### STORED DATA
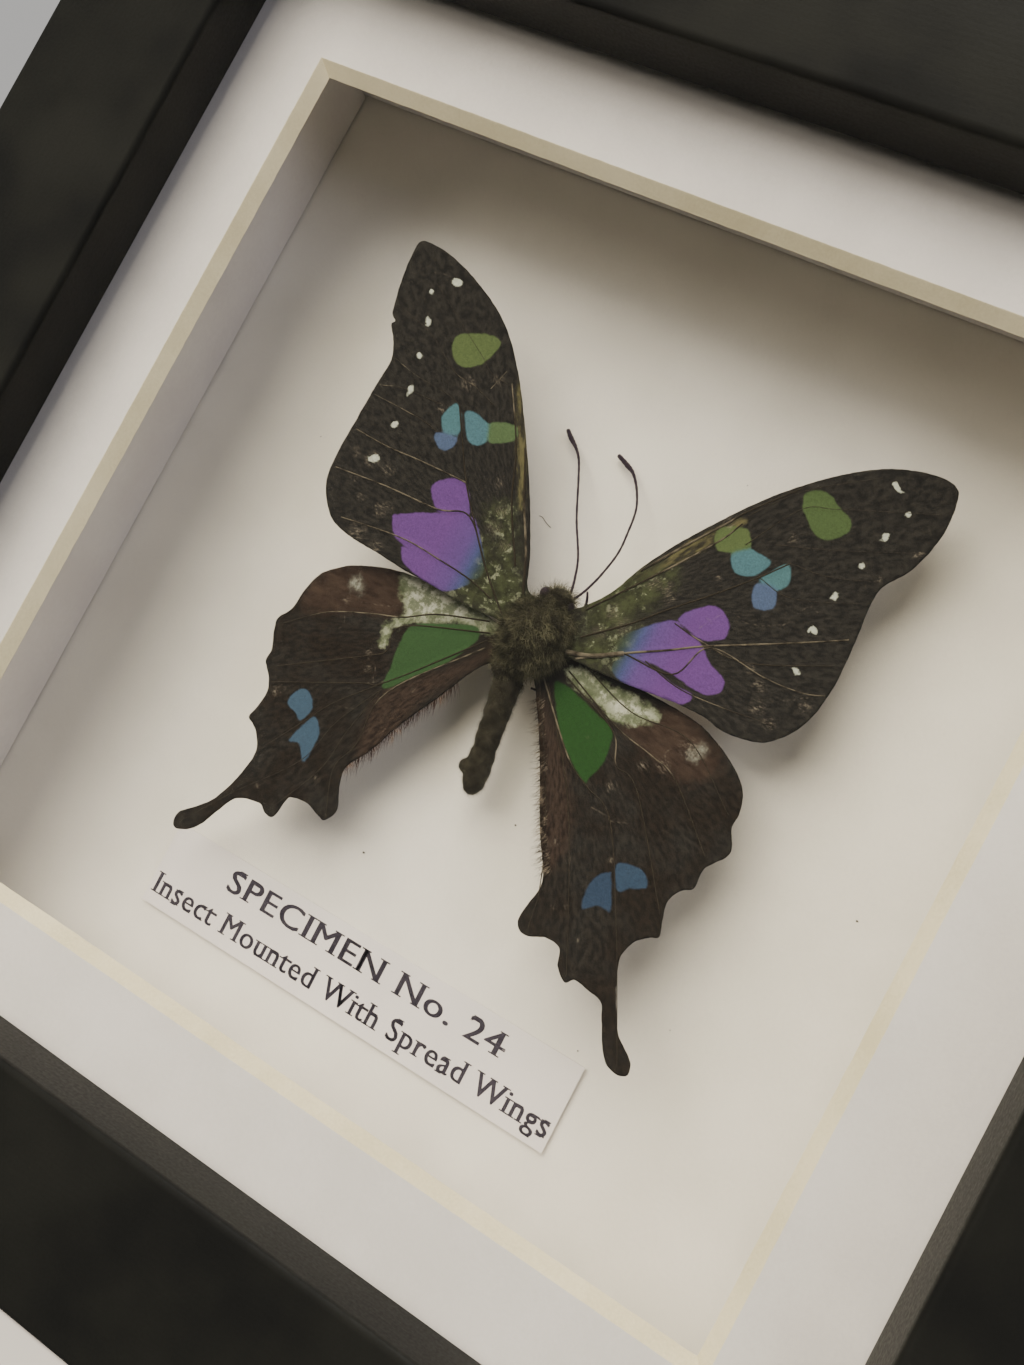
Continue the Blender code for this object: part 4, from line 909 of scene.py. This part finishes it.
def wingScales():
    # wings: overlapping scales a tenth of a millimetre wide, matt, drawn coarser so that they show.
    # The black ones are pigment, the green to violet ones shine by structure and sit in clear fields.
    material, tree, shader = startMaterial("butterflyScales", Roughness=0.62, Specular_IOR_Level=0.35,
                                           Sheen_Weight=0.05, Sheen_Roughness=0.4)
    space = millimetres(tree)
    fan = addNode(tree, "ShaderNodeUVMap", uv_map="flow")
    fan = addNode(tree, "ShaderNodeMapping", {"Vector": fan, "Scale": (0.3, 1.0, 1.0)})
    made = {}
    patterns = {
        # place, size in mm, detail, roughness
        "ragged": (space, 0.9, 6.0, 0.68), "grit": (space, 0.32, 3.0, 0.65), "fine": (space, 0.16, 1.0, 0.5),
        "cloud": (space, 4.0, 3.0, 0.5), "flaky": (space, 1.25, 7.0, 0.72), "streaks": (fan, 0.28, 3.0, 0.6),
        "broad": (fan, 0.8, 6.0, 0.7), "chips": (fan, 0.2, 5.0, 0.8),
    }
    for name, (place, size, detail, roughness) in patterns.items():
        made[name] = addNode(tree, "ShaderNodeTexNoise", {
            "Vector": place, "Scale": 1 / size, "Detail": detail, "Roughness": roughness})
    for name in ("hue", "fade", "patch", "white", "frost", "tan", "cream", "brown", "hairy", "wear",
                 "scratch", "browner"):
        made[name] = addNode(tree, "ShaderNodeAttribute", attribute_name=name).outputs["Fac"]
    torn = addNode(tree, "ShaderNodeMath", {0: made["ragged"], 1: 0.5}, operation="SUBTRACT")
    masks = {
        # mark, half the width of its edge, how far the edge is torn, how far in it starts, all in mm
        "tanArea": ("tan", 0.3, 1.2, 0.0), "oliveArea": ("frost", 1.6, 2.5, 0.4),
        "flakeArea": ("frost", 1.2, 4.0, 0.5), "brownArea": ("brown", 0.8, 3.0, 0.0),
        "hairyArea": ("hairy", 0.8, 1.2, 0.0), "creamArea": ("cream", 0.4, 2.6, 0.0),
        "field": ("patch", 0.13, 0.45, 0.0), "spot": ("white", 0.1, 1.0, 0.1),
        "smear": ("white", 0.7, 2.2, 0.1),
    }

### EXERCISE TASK
Reproduce all the data word for word.

### EXERCISE RESPONSE
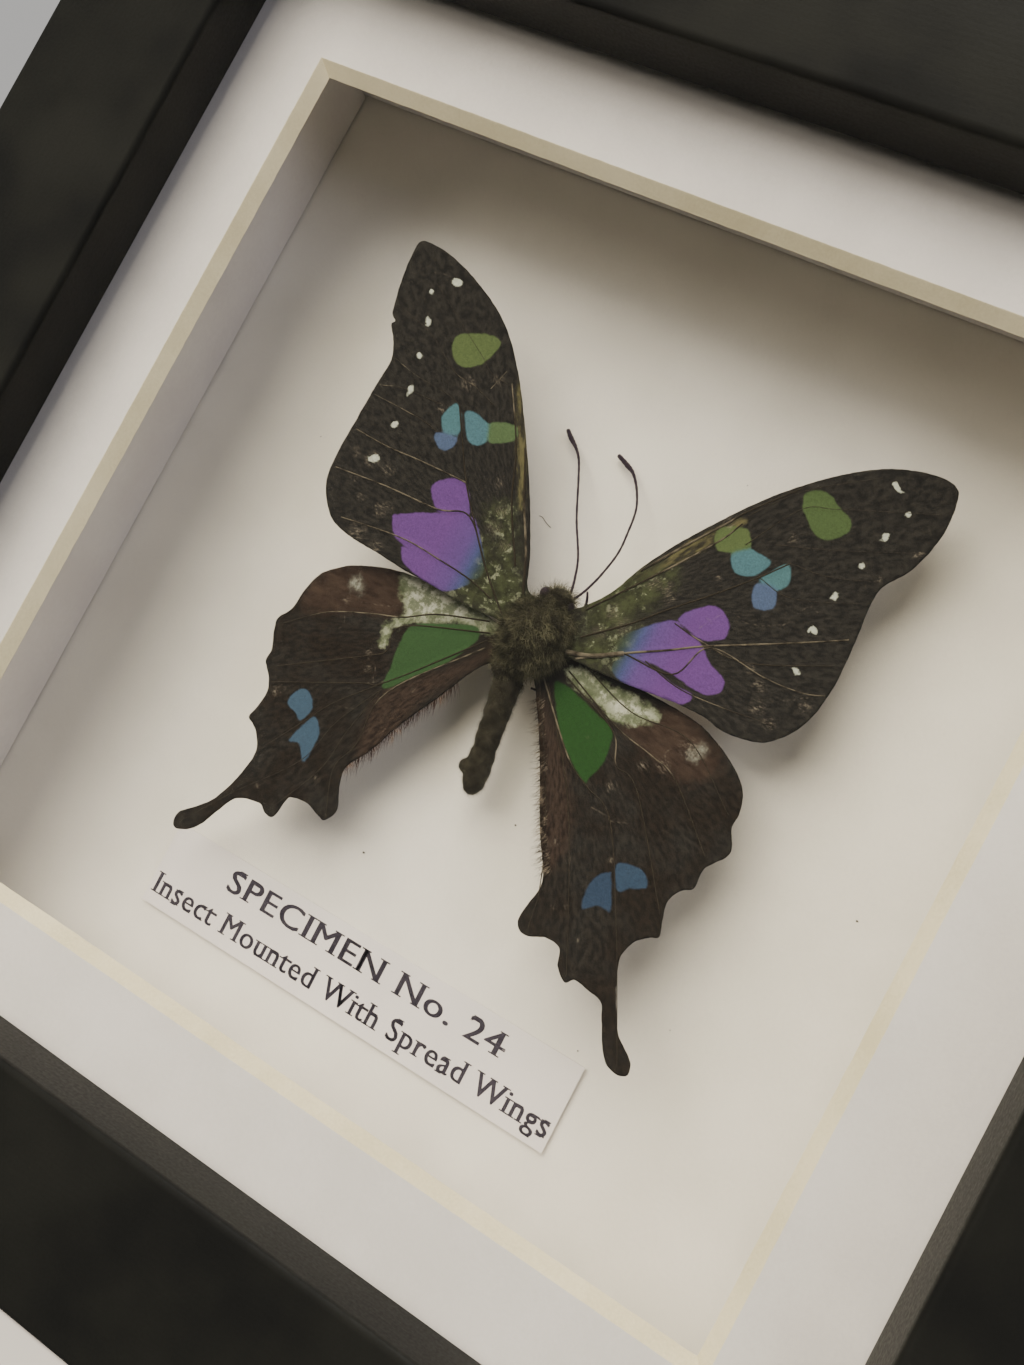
Continue the Blender code for this object: part 4, from line 909 of scene.py. This part finishes it.
def wingScales():
    # wings: overlapping scales a tenth of a millimetre wide, matt, drawn coarser so that they show.
    # The black ones are pigment, the green to violet ones shine by structure and sit in clear fields.
    material, tree, shader = startMaterial("butterflyScales", Roughness=0.62, Specular_IOR_Level=0.35,
                                           Sheen_Weight=0.05, Sheen_Roughness=0.4)
    space = millimetres(tree)
    fan = addNode(tree, "ShaderNodeUVMap", uv_map="flow")
    fan = addNode(tree, "ShaderNodeMapping", {"Vector": fan, "Scale": (0.3, 1.0, 1.0)})
    made = {}
    patterns = {
        # place, size in mm, detail, roughness
        "ragged": (space, 0.9, 6.0, 0.68), "grit": (space, 0.32, 3.0, 0.65), "fine": (space, 0.16, 1.0, 0.5),
        "cloud": (space, 4.0, 3.0, 0.5), "flaky": (space, 1.25, 7.0, 0.72), "streaks": (fan, 0.28, 3.0, 0.6),
        "broad": (fan, 0.8, 6.0, 0.7), "chips": (fan, 0.2, 5.0, 0.8),
    }
    for name, (place, size, detail, roughness) in patterns.items():
        made[name] = addNode(tree, "ShaderNodeTexNoise", {
            "Vector": place, "Scale": 1 / size, "Detail": detail, "Roughness": roughness})
    for name in ("hue", "fade", "patch", "white", "frost", "tan", "cream", "brown", "hairy", "wear",
                 "scratch", "browner"):
        made[name] = addNode(tree, "ShaderNodeAttribute", attribute_name=name).outputs["Fac"]
    torn = addNode(tree, "ShaderNodeMath", {0: made["ragged"], 1: 0.5}, operation="SUBTRACT")
    masks = {
        # mark, half the width of its edge, how far the edge is torn, how far in it starts, all in mm
        "tanArea": ("tan", 0.3, 1.2, 0.0), "oliveArea": ("frost", 1.6, 2.5, 0.4),
        "flakeArea": ("frost", 1.2, 4.0, 0.5), "brownArea": ("brown", 0.8, 3.0, 0.0),
        "hairyArea": ("hairy", 0.8, 1.2, 0.0), "creamArea": ("cream", 0.4, 2.6, 0.0),
        "field": ("patch", 0.13, 0.45, 0.0), "spot": ("white", 0.1, 1.0, 0.1),
        "smear": ("white", 0.7, 2.2, 0.1),
    }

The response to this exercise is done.